Alejandro never heard back from him. Federal agents detained Adrián on his way to his job at a Dallas barbershop.

For the next five weeks, Alejandro has searched for Adrián, trying to learn where he was: deported to another country? Held in an immigration facility in the United States?

He and Adrián’s live-in girlfriend called Immigration and Customs Enforcement in Texas, getting shifted from office to office with different responses.

Sometimes they were told Adrián was still in detention. Another time they were told that he had been deported back to “his country of origin,” El Salvador, even though Adrián is Venezuelan. (Alejandro provided NBC News with audio recordings of the calls.)

Their mother went to a detention center in Caracas, Venezuela, where deportees are held when they arrive from the United States, Alejandro said, but she was told no one by her son’s name was there.

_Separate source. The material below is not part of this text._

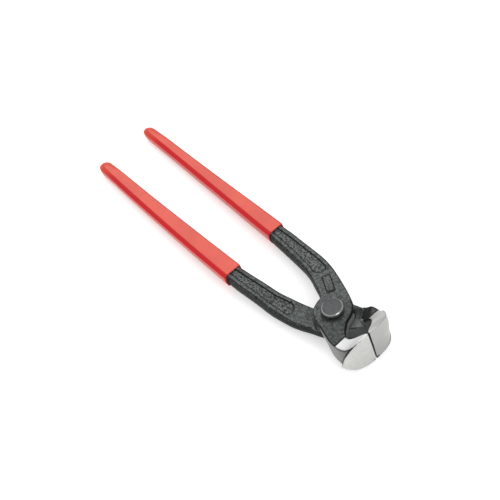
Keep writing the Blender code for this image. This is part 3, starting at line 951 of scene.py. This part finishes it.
def rivet_steel():
    """Blacked steel with a bright rim where the head is rubbed."""
    nodes = Nodes("rivet_steel")
    shader = nodes.shader
    mottle = nodes.noise(1.2, 3.0, 0.6)
    skin = nodes.mix(nodes.ramp(mottle, 0.3, 0.7), (0.032, 0.037, 0.040), (0.056, 0.062, 0.066))
    rim = nodes.attribute("wear")
    nodes.link(nodes.mix(rim, skin, (0.32, 0.32, 0.32)), shader.inputs["Base Color"])
    nodes.link(nodes.math("MULTIPLY", rim, 0.9), shader.inputs["Metallic"])
    nodes.link(nodes.mix_value(rim, 0.46, 0.25), shader.inputs["Roughness"])
    shader.inputs["Specular IOR Level"].default_value = 0.4
    nodes.bump(mottle, 0.03)
    return nodes.material


def red_vinyl():
    """Dipped red plastic, painted a deeper red along the rounded near edge and a little along the
    far edge, as painted shade.
    """
    nodes = Nodes("red_vinyl")
    shader = nodes.shader
    patches = nodes.noise(14.0, 2.0, 0.5)
    peel = nodes.noise(2.2, 2.0, 0.5)
    patches = nodes.ramp(patches, 0.3, 0.7)
    colour = nodes.mix(patches, (0.60, 0.052, 0.026), (0.67, 0.062, 0.032))
    # Painted shade: a deeper red where the shade band lies
    shade_band = nodes.math("MULTIPLY", nodes.attribute("shade_band"), 0.95)
    nodes.link(nodes.mix(shade_band, colour, (0.55, 0.001, 0.010)), shader.inputs["Base Color"])
    nodes.link(nodes.ramp(peel, 0.3, 0.7, 0.18, 0.25), shader.inputs["Roughness"])
    shader.inputs["Specular IOR Level"].default_value = 0.33
    nodes.bump(peel, 0.012)
    return nodes.material


def piece(name, mesh, material, body, node):
    """Puts a mesh in the scene as the shown form of one node."""
    mesh.materials.clear()
    mesh.materials.append(material)
    mesh.shade_smooth()
    mesh.set_sharp_from_angle(angle=SHARP_ANGLE)
    obj = bpy.data.objects.new(name, mesh)
    bpy.context.scene.collection.objects.link(obj)
    obj.location = PIVOT
    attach(obj, body)
    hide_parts(node)
    return obj


def floor_material():
    """A pale matt surface that the camera and reflections see as white where no shadow falls."""
    nodes = Nodes("pale_floor")
    nodes.shader.inputs["Base Color"].default_value = FLOOR_COLOUR
    nodes.shader.inputs["Roughness"].default_value = 0.6
    nodes.shader.inputs["Specular IOR Level"].default_value = 0.2
    path = nodes.tree.nodes.new("ShaderNodeLightPath")
    seen = nodes.math("MAXIMUM", path.outputs["Is Camera Ray"], path.outputs["Is Glossy Ray"])
    seen = nodes.math("MAXIMUM", seen, path.outputs["Is Transmission Ray"])
    nodes.shader.inputs["Emission Color"].default_value = WHITE
    glow = nodes.math("MULTIPLY", seen, FLOOR_GLOW)
    nodes.link(glow, nodes.shader.inputs["Emission Strength"])
    return nodes.material


def add_floor():
    """The floor, tilted a little so that the jaws and the grips' ends both rest on it."""
    tip_x, tip_z = TIP_REST
    slope = tip_z / (JAW_REST_X - tip_x)
    corners = []
    for x_side, y_side in ((-1, -1), (1, -1), (1, 1), (-1, 1)):
        x, y = x_side * FLOOR_HALF, y_side * FLOOR_HALF
        corners.append((x, y, (JAW_REST_X - x) * slope - FLOOR_GAP))
    mesh = bpy.data.meshes.new("floor")
    mesh.from_pydata(corners, [], [(0, 1, 2, 3)])
    mesh.materials.append(floor_material())
    floor = bpy.data.objects.new("floor", mesh)
    bpy.context.scene.collection.objects.link(floor)


def add_light(name, place, size, power):
    light = bpy.data.lights.new(name, "AREA")
    light.shape = "DISK"
    light.size = size
    light.energy = power
    obj = bpy.data.objects.new(name, light)
    obj.location = place
    obj.rotation_euler = (PIVOT - Vector(place)).to_track_quat("-Z", "Y").to_euler()
    bpy.context.scene.collection.objects.link(obj)


def add_world():
    world = bpy.data.worlds.new("studio")
    bpy.context.scene.world = world
    world.use_nodes = True
    background = world.node_tree.nodes["Background"]
    background.inputs["Color"].default_value = WHITE
    background.inputs["Strength"].default_value = WORLD_STRENGTH


def add_camera():
    """The camera of the photograph, as fitted to its outlines."""
    toward = CAMERA_TOWARD.normalized()
    up = toward.cross(CAMERA_RIGHT).normalized()
    right = up.cross(toward)
    camera = bpy.data.objects.new("camera", bpy.data.cameras.new("camera"))
    camera.data.sensor_width = 36.0
    camera.data.lens = CAMERA_LENS
    camera.data.clip_start = 0.05
    axes = Matrix((right, up, toward)).transposed().to_4x4()
    camera.matrix_world = Matrix.Translation(PIVOT + CAMERA_FROM_PIVOT) @ axes
    bpy.context.scene.collection.objects.link(camera)
    bpy.context.scene.camera = camera


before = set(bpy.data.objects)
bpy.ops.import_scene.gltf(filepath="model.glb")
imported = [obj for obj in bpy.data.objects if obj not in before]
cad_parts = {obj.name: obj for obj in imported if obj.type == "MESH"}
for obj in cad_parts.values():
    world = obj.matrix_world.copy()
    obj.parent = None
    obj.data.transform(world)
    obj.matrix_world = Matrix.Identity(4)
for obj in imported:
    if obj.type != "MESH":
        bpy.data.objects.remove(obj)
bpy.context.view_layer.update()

steel = blacked_steel()
vinyl = red_vinyl()
lever = lever_mesh(True)
add_lever_attributes(lever, -1)
piece("lower_forging", turned(lever), steel, "lower_half", "lower_lever")
lever = lever_mesh(False)
add_lever_attributes(lever, 1)
piece("upper_forging", lever, steel, "upper_half", "upper_lever")
piece("joint_rivet", rivet_mesh(), rivet_steel(), "upper_half", "pivot_rivet")
grip = grip_mesh(UPPER_GRIP_LENGTH, UPPER_GRIP_HALF, UPPER_GRIP_SHIFT, UPPER_GRIP_EXTRA, 1)
piece("upper_dipped_grip", grip, vinyl, "upper_half", "upper_grip")
grip = grip_mesh(LOWER_GRIP_LENGTH, LOWER_GRIP_HALF, LOWER_GRIP_SHIFT, LOWER_GRIP_EXTRA, -1)
piece("lower_dipped_grip", turned(grip), vinyl, "lower_half", "lower_grip")

add_floor()
add_world()
for light_row in LIGHTS:
    add_light(*light_row)
add_camera()
bpy.context.scene.view_settings.view_transform = "Standard"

They enlisted the help of advocacy groups. Cristosal, a nonprofit organization in El Salvador working with families of presumed deportees to get answers from the U.S. and Salvadoran governments, had no answers. Same with the League of United Latin American Citizens, known as LULAC.

Alejandro’s 6-year-old niece asked him almost every day: When will her dad call her?

“For 40 days, his family has been waiting to hear his fate,” LULAC CEO Juan Proaño said.

Finally, on Tuesday, an answer. The Department of Homeland Security confirmed to NBC News that Adrián had, in fact, been deported — to El Salvador.